Franzine doesn’t just take breaks from Instagram but instead tries to consume and use it while being mindful of her mental health around it. She learned to find her own purpose in social media and after reading the book Digital Minimalism, she would take weeks off.
Franzine notes that it does take practice. Social media doesn’t affect certain people but, she notes as a self-proclaimed emotional person, seeing one post could bring up 5 new ideas in her life or business. For her, she needed to find peace in her own mind and find a balance to not have a sensory overload every time she logged in. So for Franzine, her balance was to take note when she’s on social media “does it serve my audience? Does it serve my people?” and then apart from that, know that she did not owe anyone anything. Finding the balance between serving your business and what is actually going to work for you and your mental health is the best way to consume with purpose.
Franzine believes that a crucial first step for designers is to understand themselves and the world around them. That you don’t have to start out right away knowing how you and your business will thrive on social media. Remember that you are always evolving, learn more about yourself and try everything.
Franzine suggests asking yourself these questions.
Then take the answers to those questions, and try new things out to find a balance in work and life. Your work is not the sun. Not everything revolves around it. Entrepreneurs, even in design, have to wear all the hats at the beginning and your business can feel all-consuming. But Franzine points out, that your life comes first and you need to find a way to balance and incorporate your business into your life.
Not sure what motivates you yet? Or what your strengths are? Franzine suggests finding all the types of personality tests as a great jumping-off point.

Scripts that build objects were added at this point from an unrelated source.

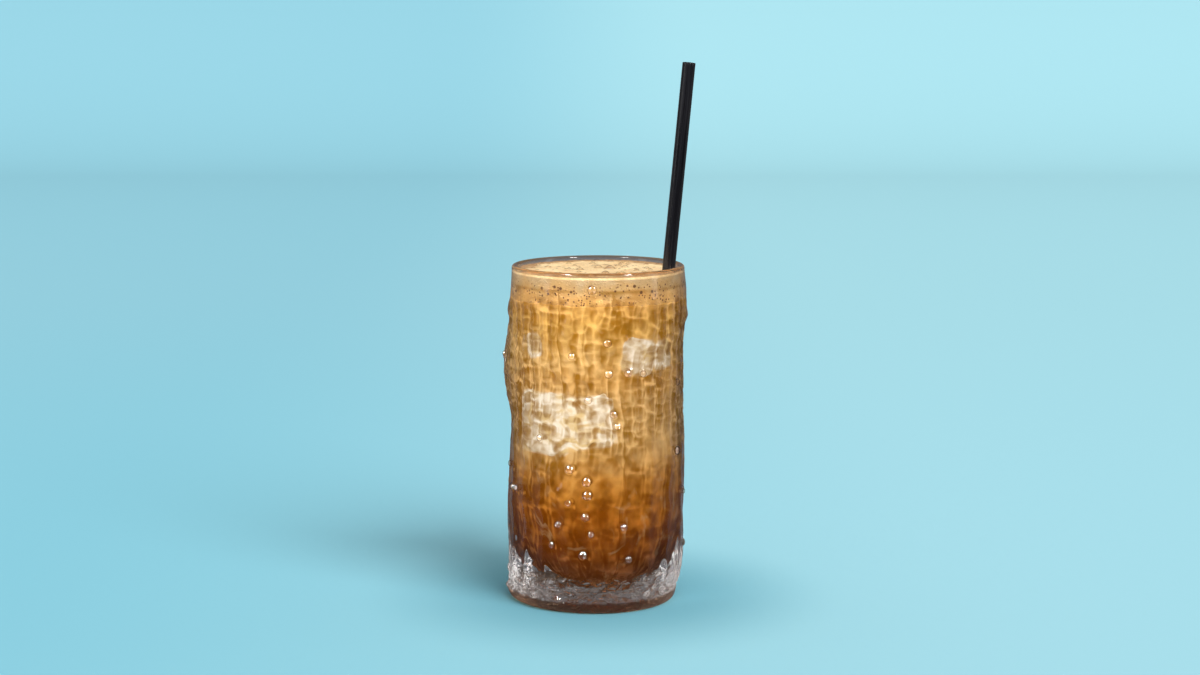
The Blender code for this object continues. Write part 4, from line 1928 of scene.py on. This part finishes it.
    def _table_finish(self) -> Finish:
        """Pale blue paper to the eye, painted lighter to the right and toward the back and with a painted
        shadow round the glass's foot, and plain grey to the light that it throws on the glass.

        Returns:
            The material.
        """
        finish = Finish("pale_blue_table")
        split = finish.tree.nodes.new("ShaderNodeSeparateXYZ")
        finish.link(finish.place(), split.inputs[0])
        # painted light: the paper is painted lighter to the right and toward the back
        right = finish.fit(split.outputs["X"], -0.30, 0.22)
        far = finish.fit(split.outputs["Y"], -0.25, 1.2)
        near_tone = finish.blend(right, Colour(143, 212, 230), Colour(172, 228, 241))
        far_tone = finish.blend(right, Colour(152, 211, 227), Colour(172, 226, 237))
        squares = [finish.calc("MULTIPLY", split.outputs[axis], split.outputs[axis]) for axis in ("X", "Y")]
        away = finish.calc("POWER", finish.calc("ADD", *squares), 0.5)
        open_tone = finish.blend(far, near_tone, far_tone)
        # painted shadow: the paper is painted darker round the glass's foot
        finish.colour(finish.blend(finish.fit(away, 0.11, 0.033), open_tone, Colour(128, 192, 209)))
        finish.set(Roughness=0.9, Specular_IOR_Level=0.0)
        plain = finish.tree.nodes.new("ShaderNodeBsdfDiffuse")
        past = finish.fit(split.outputs["Y"], -0.16, 0.0)
        finish.link(finish.blend(past, Colour(40, 40, 42), Colour(118, 119, 123)), plain.inputs["Color"])
        path = finish.tree.nodes.new("ShaderNodeLightPath")
        both = finish.tree.nodes.new("ShaderNodeMixShader")
        finish.link(path.outputs["Is Camera Ray"], both.inputs["Fac"])
        finish.link(plain.outputs[0], both.inputs[1])
        finish.link(finish.shader.outputs[0], both.inputs[2])
        finish.link(both.outputs[0], finish.output.inputs["Surface"])
        return finish

    def _camera(self) -> None:
        """The camera, a little above the rim and looking slightly down."""
        data = bpy.data.cameras.new("camera")
        data.lens = self.camera_lens
        data.sensor_width = 36
        data.clip_start = 0.01
        camera = bpy.data.objects.new("camera", data)
        camera.location = self.camera_place
        camera.rotation_euler = (math.radians(self.camera_tilt), 0, 0)
        bpy.context.scene.collection.objects.link(camera)
        bpy.context.scene.camera = camera


def main() -> None:
    """Builds every piece in order, and the studio round them."""
    bark = Bark()
    cavity = Cavity()
    straw = Straw()
    focus = Focus(bark, cavity)
    ice = Ice(cavity, focus)
    pieces = [
        Tumbler(bark, cavity).build(),
        Pearls(bark).build(),
        Coffee(cavity, focus, ice, straw).build(),
        *ice.build(),
        *FoamHead(cavity, focus, straw).build(),
        straw.build(),
    ]
    Studio().build(pieces)


if __name__ == "__main__":
    main()
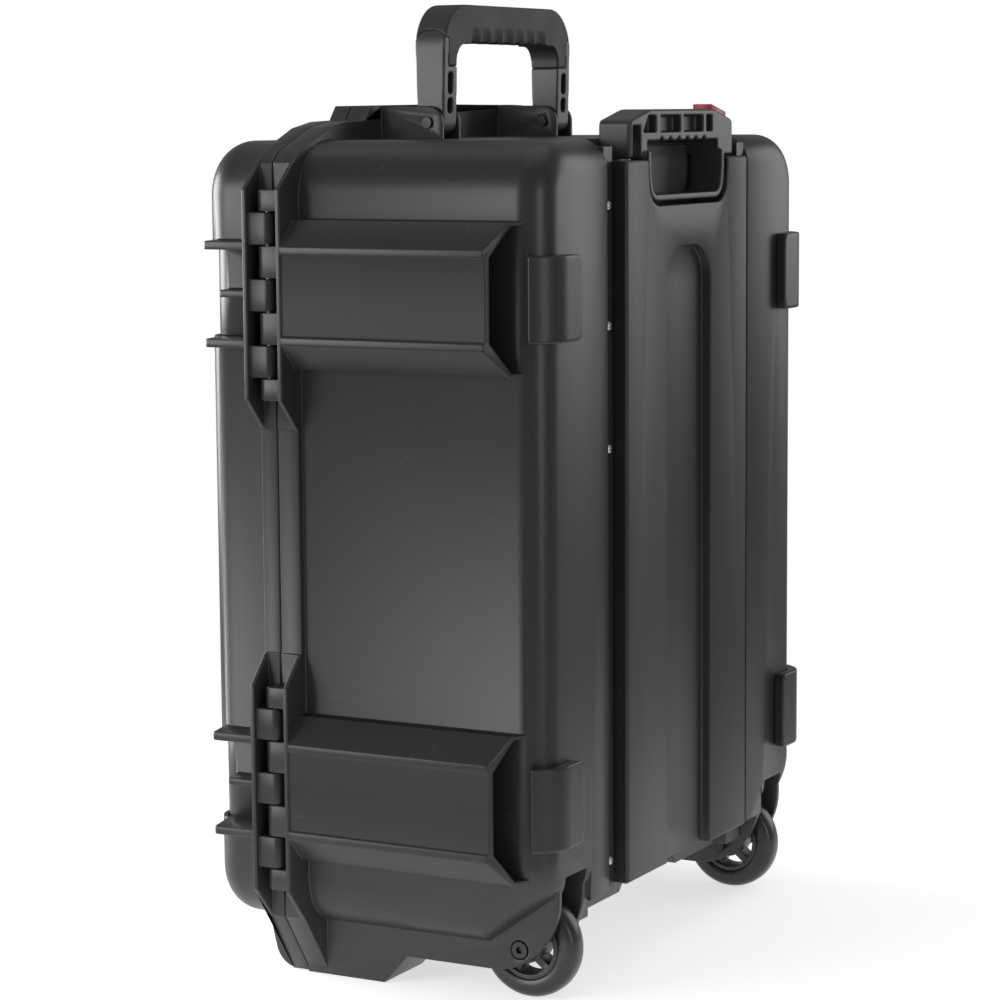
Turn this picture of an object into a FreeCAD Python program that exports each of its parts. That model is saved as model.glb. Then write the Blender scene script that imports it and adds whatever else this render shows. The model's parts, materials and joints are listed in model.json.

She says that it’s not to mold you into being someone you’re not, but to use those test results as a tool to understand and put into words your strengths and weaknesses. You are not stuck to one personality because you are an ever-evolving person. You may read something about that personality trait from a test and totally relate to it and then have the words to tell your loved ones, friends, and clients this thing about you.
For Franzine, she found it helpful to learn that she was a peacemaker and people pleaser and hated conflict. Before, when a client wasn’t happy she used to get so down on herself but learning the words around her tendencies, it helped her be mindful of the emotion when her mood would change. She was able to take that knowledge and then in her business, be more proactive with clients, explain herself better ahead of any problems, use active listening and separate some emotions from her business.
She notes of course that these tests are not perfect, but thinks it’s important to identify a system to find your strengths and weaknesses, to help you through those emotions. It can be a very validating way to learn about yourself in a more informational way.
Franzine loves a holistic approach to health and wellness and thinks it’s an important step in being a designer to know not only your business but your mind and body. For women alone, take note of your cycle and how it can affect your energy level, your sensitivity levels, etc. Then take that and shift your business around it. Learning that when you are feeling low energy at a certain time each month, how can you shift what you are doing in your business to your advantage? How can it make you more creative or spark new ideas?
When you bring your energy and become more mindful, (of both your strengths and weaknesses) you will then start to attract clients with the same energy. You will find clients who you click with. If you want to attract people like you, find who you are, and just be yourself.
Franzine also highly recommends having your own personal wellness checklist that is a non-negotiable part of your daily schedule. For her, if she feels herself getting upset or overwhelmed she goes through this list.
If one of those key parts hasn’t been checked off it can affect her business and may result in less than great work for the client. So she makes it a priority to shift her schedule around.
Everyone’s wellness schedule and checklist will be different. Yours could be:
Find the things that give you life, energy, and bring joy into your life. This checklist is a way to make sure you are your best self before you can be your best for others.
Franzine started her business with part-time hours because she had no choice but to. Before running her business she was freelancing and then when her first child arrived, she knew her goal was to be a mother and wanted to fit her business around that goal. She also found it easier to build a system from the beginning with that limited time. She started with her values and out of necessity, made part-time work for her.
Franzine suggests working backward on your goals. If your goal is to work fewer hours a week, give yourself a limit each week, restrict it to the things you have to get done in that time, and then forget the rest of the tasks. It can be almost freeing because as entrepreneurs if we give ourselves too much time we will just fill it with other things. Studies have shown that productivity actually goes down after a certain amount of time. So instead of just filling your days and not getting to your goals show yourself some self-love and self-respect to not cross those boundaries. If it’s not making money or not helping you grow it doesn’t need to be worked on.
Have a focus on what is important to your business and your goals, and protect that time. Work backward for your income goals too. Every year you should be raising your prices and refining. Adding another year of experience to your portfolio, your income should reflect that.
Franzine credits the book Company of One with helping her find a voice as to why she wanted to stay small. It used to feel to her that she either had to turn her business into an agency or she had to have passive income. Now there are more choices out there to run and scale a business. And again, when you learn more about yourself, it will help you see those choices. Franzine learned that she could never give up client work. Passive income touts the idea of “never work with a client again” but that was not a good fit for Franzine because she knew herself and her strengths. When she was more in tune with her voice, she started finding like-minded clients that helped her see how important that type of work was to her and her business.
But when is growing and scaling your business enough? When do you know that you’ve arrived at your dream business? Franzine talks about the “Enough Number” she learned from Wandering Aimfully. That if you map out, in detail, your dream life, dream lifestyle, what you want to give, what you want to save, etc. you can find a number that is not as big as you may think.
Take note of how work feels to you. What does actual freedom look like? Does working 40+ hours a week light you up? Do you wish your day was filled with an office full of people? Do you want to slow down? Have kids? Travel? Where do you see yourself in the next 5 years? There is no one way to have a business or business model but there is only one you! You can change your goals and pivot your business but it will still be you at the center of it. So take the time to figure out a bit more about yourself first. Your strengths, your weaknesses, your goals, and then start to build a business and life around you.